Second, full cooperation credit will be available only if the company satisfies a number of factors: (1) “proactive,” rather than “reactive,” cooperation; (2) provision of all facts relevant not only to possible wrongdoing by individuals affiliated with the company but also possible wrongdoing by third-party companies and individuals; (3) coordination of the company’s internal investigation with the government investigation, as requested, and timely factual updates regarding the investigation; (4) provision where possible of available officers and employees for interviews – including former officers and employees and those located overseas; (5) preservation and production of documents, including the identification of documents located overseas and facilitation of third-party production of documents from foreign jurisdictions; and (6) provision of translations of relevant documents in foreign languages. Companies will be eligible for partial cooperation credit if they satisfy some, but not all, of the listed requirements, although this partial credit will be “markedly less” than full cooperation credit. The announcement reiterates prior DOJ statements that a company’s eligibility for cooperation credit does not require waiver of the attorney-client privilege or work product protection. The announcement directs the Fraud Section to “assess the scope, quantity, quality and timing of the cooperation based on the circumstances of each case.” For example, the DOJ does not expect that companies of different sizes and profitability necessarily will conduct investigations of the same scope and speed. In addition, the announcement states that the DOJ does not expect “a company to investigate matters unrelated in time or subject matter” in order to qualify for full cooperation credit. Instead, the DOJ requires “[a]n appropriately tailored investigation,” but notes that the company may “for its own business reasons seek to conduct a broader investigation.” Thus, the DOJ indicates that, “absent facts to suggest a more widespread problem, evidence of criminality in one country” will not alone “lead to an expectation that the investigation would need to extend to other countries.”
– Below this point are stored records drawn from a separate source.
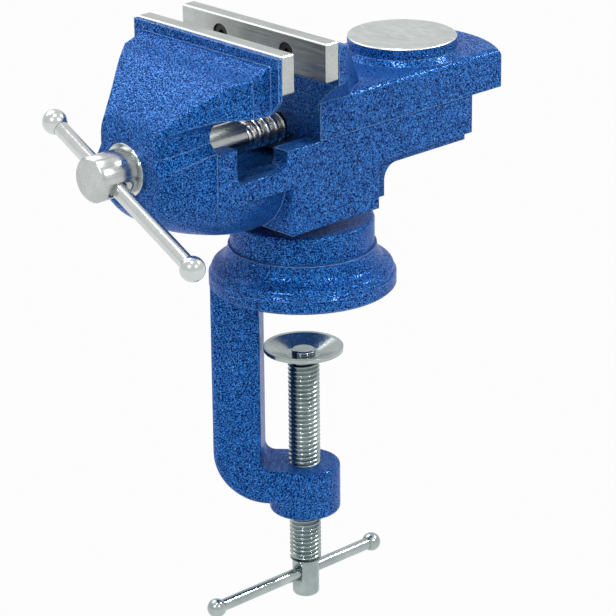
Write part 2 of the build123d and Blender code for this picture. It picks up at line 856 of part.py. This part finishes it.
def clamp_arm():
    """Arm of the C with rounded edges, in its own plane, and the boss at its lower end."""
    bottom = lower_arm_top_z - lower_arm_thickness
    column = Pos(0, 0, bottom - hole_relief) * extrude(arm_plan(), arm_top_z - bottom + 2 * hole_relief)
    arm = arm_side() & column
    outer = [edge for edge in along_arm(arm) if edge.center().X > arm_inner + arm_edge]
    outer += [edge for edge in along_arm(arm) if edge.center().Z < bottom + arm_edge and edge not in outer]
    arm = fillet(outer, arm_outer_edge)
    inner = [edge for edge in along_arm(arm) if edge.center().X < arm_inner + arm_edge]
    arm = fillet([edge for edge in inner if edge.center().Z > lower_arm_top_z - arm_edge / 2], arm_edge)
    boss = Pos(0, 0, boss_bottom_z) * Cylinder(
        boss_radius, boss_height - arm_edge, align=(Align.CENTER, Align.CENTER, Align.MIN)
    )
    return arm + fillet(boss.edges().group_by(Axis.Z)[0], boss_edge)


def along_arm(arm):
    """Edges that run along the arm's two sides, below the flange."""
    across = arm.edges().filter_by(Axis.Y)
    below = [edge for edge in arm.edges() if edge.center().Z < arm_top_z - hole_relief]
    return [edge for edge in below if edge not in across]


def clamp_frame():
    """C-shaped casting: flange, arm and threaded boss."""
    frame = flange() + Rotation(0, 0, arm_angle) * clamp_arm()
    frame -= round_bar(clamp_radius + screw_clearance, (0, 0, boss_bottom_z), (0, 0, boss_top_z))
    frame -= round_bar(post_spigot_radius, (0, 0, post_seat_z), (0, 0, flange_height))
    return frame


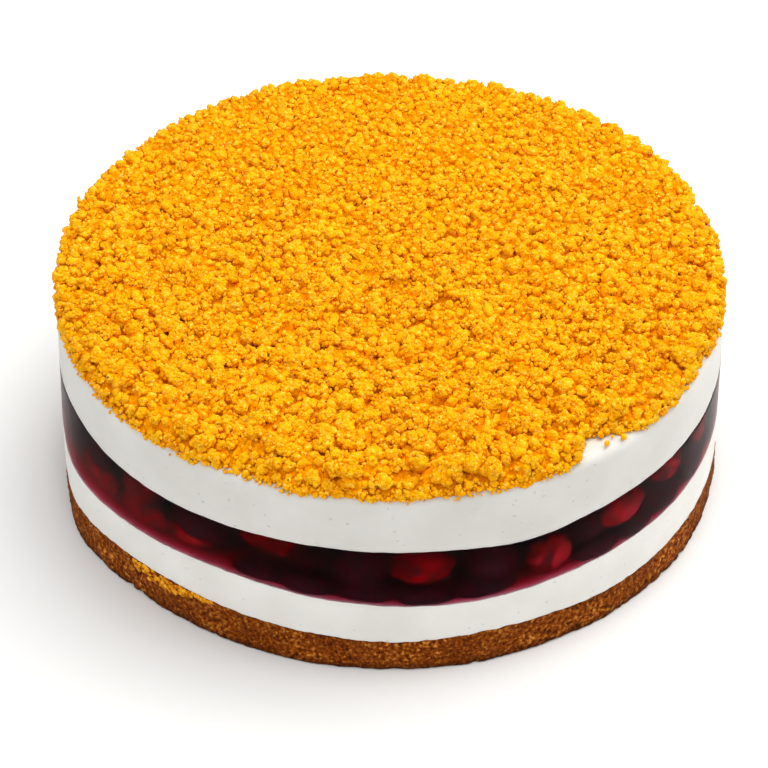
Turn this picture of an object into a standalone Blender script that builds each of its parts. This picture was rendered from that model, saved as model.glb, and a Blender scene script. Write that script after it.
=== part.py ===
"""A round fruit torte on its own: a brown baked base, white cream, a band of dark fruit jelly,
more white cream, and a heap of yellow sponge crumbs over the top. It stands on Z = 0."""

import math
import random

import bmesh
import bpy
from mathutils import Euler, Vector, noise

MM = 0.001

# Driving dimensions. The heights are those of the seams between the layers.
TORTE_RADIUS = 120.0 * MM
BASE_TOP = 14.3 * MM
JELLY_BOTTOM = 30.6 * MM
JELLY_TOP = 53.1 * MM
CREAM_TOP = 77.4 * MM
HEAP_TOP = 89.5 * MM
RIM_ROUNDING = 3.5 * MM
SEAM_GAP = 0.3 * MM

# The crumb heap: how thick its bed lies, where its edge runs, and the clumps that the fine crumbs
# have stuck together in. A clump's reach is in clump sizes.
CRUMB_BED = 6.0 * MM
CRUMB_EDGE_THICKNESS = 1.2 * MM
CRUMB_EDGE_SLOPE = 4.5 * MM
CRUMB_EDGE_RADIUS = 119.2 * MM
SWELL_SIZE = 30.0 * MM
SWELL_HEIGHT = 1.0 * MM
CLUMP_SIZE = 10.5 * MM
CLUMP_HEIGHT = 4.8 * MM
CLUMP_REACH = 0.85

# The largest crumbs are loose lumps. A lump is squashed and tilted, and its corners are knocked in
# or out. It sits with its middle this share of its radius above the heap, from sunk to proud.
LUMP_COUNT = 100
SMALLEST_LUMP = 2.9 * MM
LARGEST_LUMP = 5.2 * MM
SMALL_LUMP_BIAS = 1.5
LUMP_FLATNESS = 0.85
LUMP_TILT = 0.5
LUMP_CORNERS = (0.8, 1.15)
LUMP_SEAT = (-0.1, 0.4)
LUMP_OVERHANG = 1.2 * MM
LUMP_STRAY = 3.0 * MM
LUMP_STRAY_TURN = 0.05
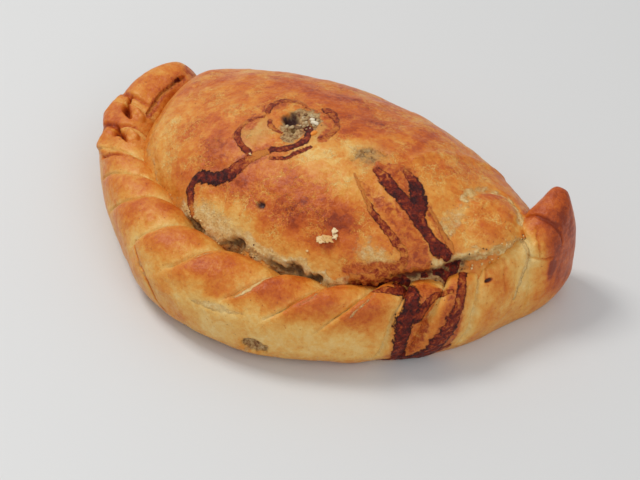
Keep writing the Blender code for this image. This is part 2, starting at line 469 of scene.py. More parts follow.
def pocket_colours(points, normals, marks):
    """Browning, bare pastry, filling, juice and painted shade over the pocket, each a number for the crust's
    material.
    """
    facing_up = normals[..., 2]
    # Darker where the surface faces up: partly the top's own browning, partly painted shade for the dimmer
    # light on the top.
    browning = 0.50 + 0.10 * ease(facing_up, 0.2, 0.9)
    browning += 0.07 * lumps(points, 14, 31) + 0.08 * lumps(points, 6, 32)
    for x, y, wide, deep, change in POCKET_PATCHES:
        browning += 1.25 * change * spot(marks["at"], (x, y), (wide, deep), 0.6) * marks["top"]
    browning -= 0.12 * (1 - ease(marks["bump"], 0.9, 1.5)) * ease(marks["bump"], 0.75, 1.1)
    browning -= 0.12 * marks["blister"]
    x = points[..., 0]
    wide = 1.2 + 2.6 * ease(x, 30, -20) + 2.6 * ease(x, 45, 50)
    wide = wide - 1.6 * ease(x, 60, 68) + 3.2 * ease(np.abs(x + 32), 14, 5)
    crumbly = 1 - ease(x, 48, 54) * (0.22 - 0.35 * lumps(points, 1.8, 34))
    bare = ease(marks["edge_gap"], wide, 0.2) * ease(marks["edge_gap"], -1.6, -0.4) * marks["front"] * crumbly
    bare = np.maximum(bare, 0.56 * spot(marks["at"], (33, -16), (9, 4), 0.7))
    bare = np.maximum(bare, (0.62 + 0.5 * lumps(points, 1.8, 34)) * ease(marks["crack"], -0.2, 0.5))
    bare = np.maximum(bare, 0.48 * spot(marks["at"], (50, 10), (3.5, 9), 0.6))
    seam = ease(np.abs(marks["edge_gap"]), 1.4, 0.2) * (1 - marks["front"]) * marks["top"]
    bare = np.maximum(bare, 0.38 * seam)
    filling = ease(marks["edge_gap"], -0.3, -1.0) * marks["gape"] * ease(x, 66, 56) * marks["front"]
    filling = filling * (0.6 + 0.5 * lumps(points, 2.5, 33) * ease(x, 20, 28))
    filling = np.maximum(filling, marks["mash"])
    grey = 0.44 * spot(marks["at"], (11, 16), (7, 5.5), 0.6) + 0.14 * ease(marks["wrinkle"], -0.4, 0.6)
    filling = np.maximum(filling, grey)
    tan = np.maximum(marks["blister"], spot(marks["at"], (12, 16), (7, 7), 0.6))
    # Painted shade: near-black laid into the small pit, the hollow round the vent hole and the groove's crack
    # line, where shade falls.
    painted_shade = np.maximum(marks["pit"], marks["hollow"])
    painted_shade = np.maximum(painted_shade, marks["crack_line"] * (0.3 + 0.5 * marks["gape"]))
    return dict(browning=browning, bare=bare, filling=filling, juice=marks["juice"],
                juice_depth=marks["depth"], pit=painted_shade, tan=tan, tint=marks["tint"])


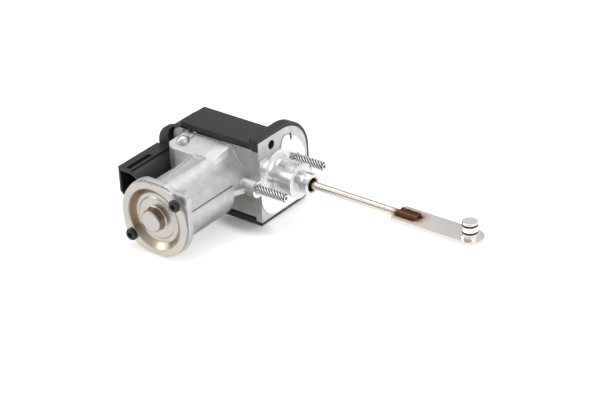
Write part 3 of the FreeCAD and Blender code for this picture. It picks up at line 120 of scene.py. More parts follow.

Third, to receive credit for remediation under the pilot program, a company must implement an effective compliance program. The DOJ’s evaluation of a compliance program will examine “whether the company has established a culture of compliance,” “the independence of the compliance function,” and “how a company’s compliance personnel are compensated and promoted compared to other employees.” In addition to an effective compliance program, the DOJ will consider the extent to which the company has appropriately disciplined employees involved in the misconduct and taken additional remedial steps, such as acceptance of responsibility by the company and the implementation of “measures to identify future risks.” The announcement also notes that a company will not be eligible for remediation credit if it has not satisfied the requirements for cooperation credit.
The announcement states that a company that satisfies the requirements for voluntary disclosure, cooperation, and remediation will receive a discount of up to 50% off the bottom of the fine range indicated by the U.S. Sentencing Guidelines. The DOJ will also not require an independent compliance monitor if the company has put in place at the time of the resolution a compliance program the DOJ considers effective. The DOJ also will consider declining to prosecute in appropriate cases where the disclosure, cooperation, and remediation requirements all are met. The announcement notes, however, that in considering whether a declination would be warranted, the DOJ will take into account “countervailing interests,” such as the seriousness of the conduct, any involvement by the company’s executive management, the extent of any profit to the company from the activities, and the company’s compliance history. A company that does not voluntarily disclose, but does cooperate consistently with the DOJ’s standards, can expect no more than a 25% reduction from the Sentencing Guidelines fine range.
The pilot program is scheduled to last for one year, following which the DOJ’s Fraud Section will determine whether to extend or modify the program. The pilot program applies to companies that voluntarily disclose or cooperate in FCPA matters during the pilot program period, even if the pilot program ends before the matter is resolved. The announcement also explicitly states that the program applies only to FCPA actions, and not to fraud actions more generally.
The DOJ also noted that the Fraud Section is “substantially increasing its FCPA law enforcement resources,” including by increasing its FCPA enforcement personnel by more than 50% with ten new prosecutors and three additional squads of FBI special agents. In addition, the DOJ announced that it is continuing to strengthen its ties and cooperation with enforcement authorities around the world and noted several recent enforcement actions that had benefited from international cooperation.
Although the DOJ previously has made clear in published guidance that it expects and takes into account in its enforcement determinations in FCPA matters timely and voluntary disclosure, cooperation, and remedial actions, yesterday’s announcement marks the first time that the DOJ has set forth each of the specific requirements and criteria that a company must satisfy to be eligible to receive credit. It is also the first time the DOJ has quantified the potential reduction a company might receive for satisfying the specified criteria. The framework set out in the announcement therefore provides a useful roadmap for companies seeking credit in connection with the resolution of FCPA-related misconduct, but also sets a high bar for receiving such credit and makes clear that eligibility for full credit requires satisfaction of all of the criteria set out in the announcement. The new announcement represents perhaps the strongest statement yet by the DOJ as to the importance of self-reporting.
The announcement also appears to reflect an effort on the part of the DOJ to respond to criticisms about the scope and costs of company investigations of FCPA matters and uncertainty concerning whether voluntary disclosure, cooperation, and remediation offer tangible, quantifiable benefits to settling companies. It remains to be seen how the new framework will play out in practice, but yesterday’s announcement, coupled with September’s Yates Memo and the announcement of the DOJ’s expansion of its FCPA enforcement resources, reaffirms both that the DOJ remains as committed as ever to robust enforcement of the FCPA and that the DOJ expects much from companies seeking leniency for cooperation.